Sartori, the man who paid for access to the child, is already behind bars serving his own 10-year term. But the sentencing of Fields will test whether the court treats his role, as the person who facilitated and directed the abuse of a child in his care or control, with the gravity it demands.
The case stands alongside other disturbing criminal matters that have drawn national attention, including the FBI's arrest of an alleged MS-13 member in Connecticut wanted for a brutal murder, another reminder of the bureau's ongoing work to track down dangerous suspects.
What the record shows
Consider the full arc. A man allegedly began trafficking a 14-year-old girl in 2013. The abuse continued for three years. When state charges caught up with him, he ran. He evaded capture for nearly three years more. Only a mismatched license plate ended it.
Throughout that time, a child's life was upended.

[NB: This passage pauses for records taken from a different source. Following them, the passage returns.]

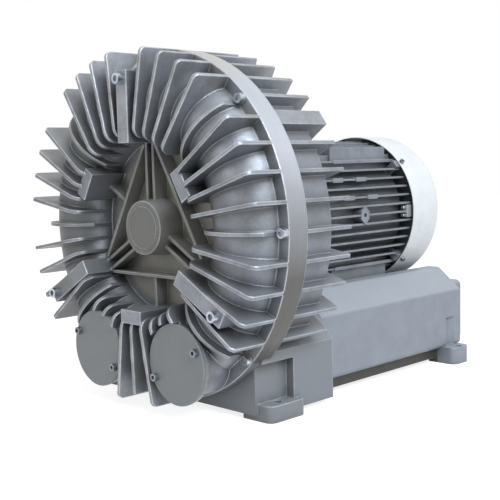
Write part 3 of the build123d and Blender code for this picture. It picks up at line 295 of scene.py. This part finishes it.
def rounded_edge_group():
    """Rounded edges: a mask of the sharp outer edges and the softened normal."""
    inputs = [("Radius", "NodeSocketFloat", PLAIN_EDGE_R), ("Break up", "NodeSocketFloat", 0.5)]
    outputs = [("Edge", "NodeSocketFloat"), ("Normal", "NodeSocketVector")]
    group, entry, result = new_group("rounded_edge", inputs, outputs)
    bevel = group.nodes.new("ShaderNodeBevel")
    bevel.samples = 6
    group.links.new(entry.outputs["Radius"], bevel.inputs["Radius"])
    flat = group.nodes.new("ShaderNodeNewGeometry").outputs["True Normal"]
    turn = group.nodes.new("ShaderNodeVectorMath")
    turn.operation = "DOT_PRODUCT"
    group.links.new(bevel.outputs["Normal"], turn.inputs[0])
    group.links.new(flat, turn.inputs[1])
    edge = ramp(group, turn.outputs["Value"], *EDGE_TURN)
    broken = maths(group, "ADD", maths(group, "MULTIPLY", entry.outputs["Break up"], 0.6), 0.4)
    group.links.new(maths(group, "MULTIPLY", edge, broken, clamp=True), result.inputs["Edge"])
    group.links.new(bevel.outputs["Normal"], result.inputs["Normal"])


def corner_dirt_and_shade_group():
    """Painted shade where surfaces meet, partly dirt that gathers there, broken up by noise."""
    inputs = [("Reach", "NodeSocketFloat", 0.024), ("Noise", "NodeSocketFloat", 0.5)]
    group, entry, result = new_group("corner_dirt_and_shade", inputs, [("Dirt and shade", "NodeSocketFloat")])
    shade = group.nodes.new("ShaderNodeAmbientOcclusion")
    shade.samples = 4
    group.links.new(entry.outputs["Reach"], shade.inputs["Distance"])
    dirt_and_shade = ramp(group, shade.outputs["AO"], *CORNER_SHADE)
    broken = maths(group, "ADD", entry.outputs["Noise"], 0.45)
    group.links.new(maths(group, "MULTIPLY", dirt_and_shade, broken, clamp=True), result.inputs["Dirt and shade"])


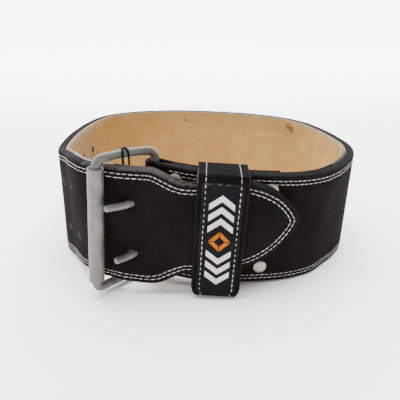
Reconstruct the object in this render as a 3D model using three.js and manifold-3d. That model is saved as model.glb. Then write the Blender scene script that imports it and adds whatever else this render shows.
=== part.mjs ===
// Weightlifting belt: a stiff leather band with a tan lining, closed in a loop by a roller buckle
// with two prongs, a leather keeper with a sewn patch, and four rivets.
// Millimetres, +Z up. The belt stands on its lower edge, the waist goes in along Z, the buckle
// faces -Y, and the origin is the middle of the footprint.

import * as THREE from "three";
import { mergeVertices } from "three/addons/utils/BufferGeometryUtils.js";
import Module from "manifold-3d";

// Loop of the strap, outer face to outer face
const LOOP_WIDTH = 287;
const LOOP_DEPTH = 248;

// Leather
const STRAP_WIDTH = 100;
const STRAP_THICKNESS = 7.5;
const LINING_THICKNESS = 2.5;
const EDGE_BEVEL = 1.5;
const LINING_BEVEL = 0.7;
const LINING_SETBACK = 1.5;
const BEVEL_SHARE = 0.4;
const FOLD_WALL = 4;
const FLAP_THICKNESS = 3.5;
const FLAP_LENGTH = 108;
const FOLD_TAPER = 14;

// Buckle end of the strap, which stands in from the loop at the bar
const BAR_INSET = 13.5;
const SETTLE_LENGTH = 78;

// Tongue
const TONGUE_WIDTH = 77.4;
const TONGUE_REACH = 122.3;
const TIP_LENGTH = 55;
const TIP_BLUNT = 0.8;
const TAPER_START = 4.5;
const TAPER_LENGTH = 31;
const CROSSOVER_LENGTH = 95;

// Prong holes
const HOLE_DIAMETER = 7;
const HOLE_SPACING = 44;
const HOLE_PITCH = 29.75;
const HOLE_COLUMNS = 8;
const HOLE_TO_BAR = 10.5;

// Buckle
const WIRE_DIAMETER = 7;
const FRAME_ROOM = 6;
const FRAME_CORNER = 6.5;
const LEG_SAG = 4;
const ROLLER_DIAMETER = 12.3;
const ROLLER_WALL = 1.4;
const ROLLER_LENGTH = 98.2;
const ROLLER_LIFT = 9;
const ROLLER_TO_BAR = 32.2;
const PRONG_DIAMETER = 5.6;
const PRONG_EYE_WIRE = 4.4;

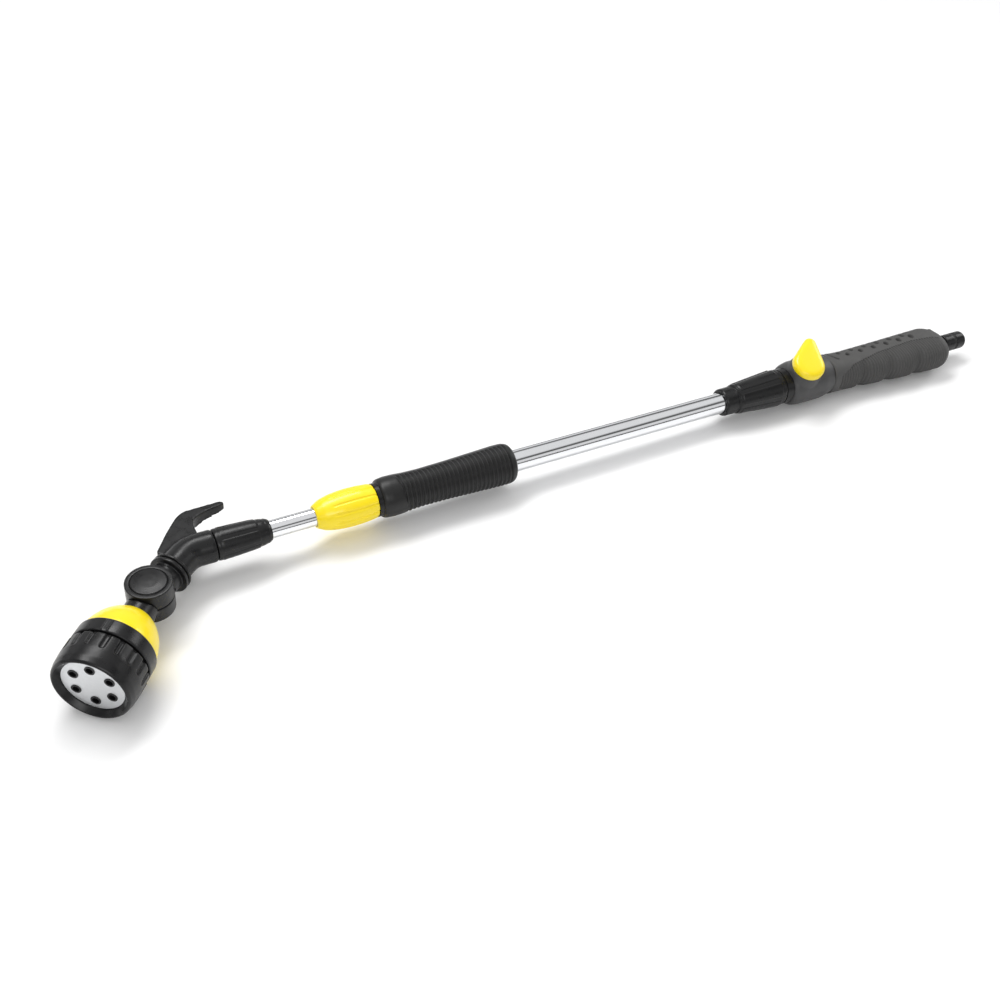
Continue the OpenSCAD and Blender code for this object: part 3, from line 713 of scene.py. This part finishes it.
def studio():
    """A pale floor that touches the head and the housing, soft lights and a sky with dark bands."""
    head_low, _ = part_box("bezel")
    house_low, house_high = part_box("valve_housing")
    run = (house_low.x + house_high.x) / 2 - head_low.x
    tilt = math.atan2(house_low.z - head_low.z, run)
    bpy.ops.mesh.primitive_plane_add(size=16)
    floor = bpy.context.object
    floor.name = "floor"
    floor.matrix_world = (Matrix.Translation((head_low.x + HEAD_TOUCH, 0, head_low.z))
                          @ Matrix.Rotation(-tilt, 4, "Y"))
    pale, shader = material("floor_pale", (0.9, 0.9, 0.9), 0.75, specular=0.2)
    vary(pale, shader, "Roughness", object_noise(pale, 3.0), 0.7, 0.8)
    floor.data.materials.append(pale)
    area_light("key", (-0.25, 0.75, 1.5), (0, 0, 0), (1.5, 0.5), 20)
    area_light("front", (-0.6, -1.4, 1.1), (0, 0, 0), (1.2, 0.4), 8)
    area_light("end", (1.6, 0.2, 0.9), (0.1, 0, 0), (0.6, 0.6), 5)
    world = bpy.data.worlds.new("sky")
    bpy.context.scene.world = world
    world.use_nodes = True
    tree = world.node_tree
    place = tree.nodes.new("ShaderNodeTexCoord")
    split = tree.nodes.new("ShaderNodeSeparateXYZ")
    ramp = tree.nodes.new("ShaderNodeValToRGB")
    tree.links.new(place.outputs["Generated"], split.inputs["Vector"])
    tree.links.new(split.outputs["Z"], ramp.inputs["Fac"])
    tree.links.new(ramp.outputs["Color"], tree.nodes["Background"].inputs["Color"])
    stops = ramp.color_ramp.elements
    stops[1].position = 1.0
    for level, _ in SKY_BANDS[1:-1]:
        stops.new(level)
    for stop, (level, grey) in zip(stops, SKY_BANDS):
        stop.position = level
        stop.color = (grey, grey, grey, 1)
    tree.nodes["Background"].inputs["Strength"].default_value = SKY_STRENGTH
    bpy.context.scene.view_settings.view_transform = "Standard"


camera()
dress_cad_nodes()
grip_cover()
valve_housing()
flow_knob()
hose_plug()
rear_collar()
mid_grip()
clamp_sleeve()
front_collar()
softened("elbow_moulded", (taken_mesh(elbow_bend()), hook_plate()), 0.5, 5, "lance", BLACK,
         "black_plastic", "elbow", "hanging_hook")
for node, body in (("knuckle_upper", "lance"), ("knuckle_lower", "head")):
    softened(node + "_moulded", (frame["nodes"][node].data,), 0.45, 4, body, BLACK, "black_plastic", node)
knuckle_cap()
head_bell()
head_collar()
bezel()
studio()
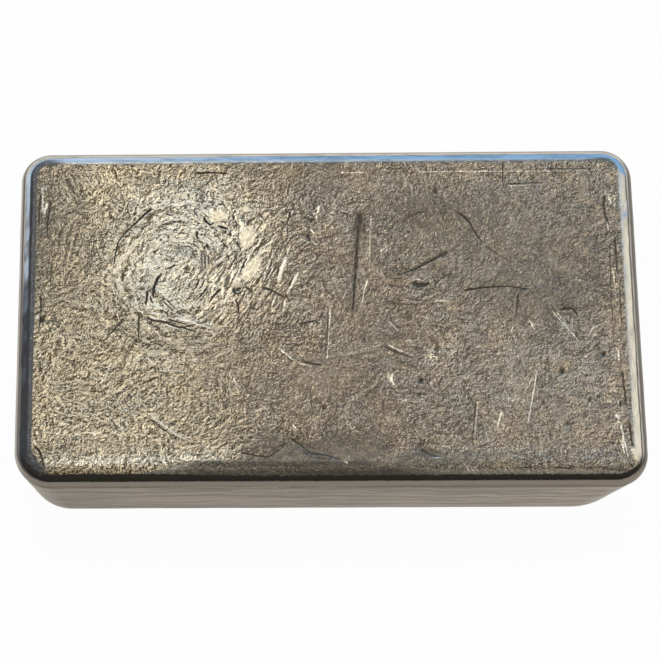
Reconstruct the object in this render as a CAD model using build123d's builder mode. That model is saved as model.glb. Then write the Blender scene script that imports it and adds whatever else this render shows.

The gifts Fields received, the car, the motorcycle, the cash, the vacations, were the price he extracted for a girl's innocence. Prosecutors laid out the transactional nature of the arrangement in plain terms. There was nothing ambiguous about it.
The broader pattern of shocking criminal cases continues to command public attention. The plea deal involving Gilgo Beach killer Rex Heuermann, who agreed to an FBI behavioral study, is another recent example of how the justice system grapples with predators whose crimes defy comprehension.
Several questions remain unanswered. Where exactly did Fields hide for nearly three years? Did anyone assist him? Why did it take until May 2023, a full year after he skipped his court date, for the FBI to place him on the most wanted list? These are the kinds of gaps that deserve scrutiny, particularly when a child's safety hung in the balance.
Fields now awaits sentencing. The facts he admitted to in open court leave little room for sympathy. He sold a child's safety for a motorcycle and some vacation money. The justice system took years to catch him. It should not take long to deliver a sentence that fits.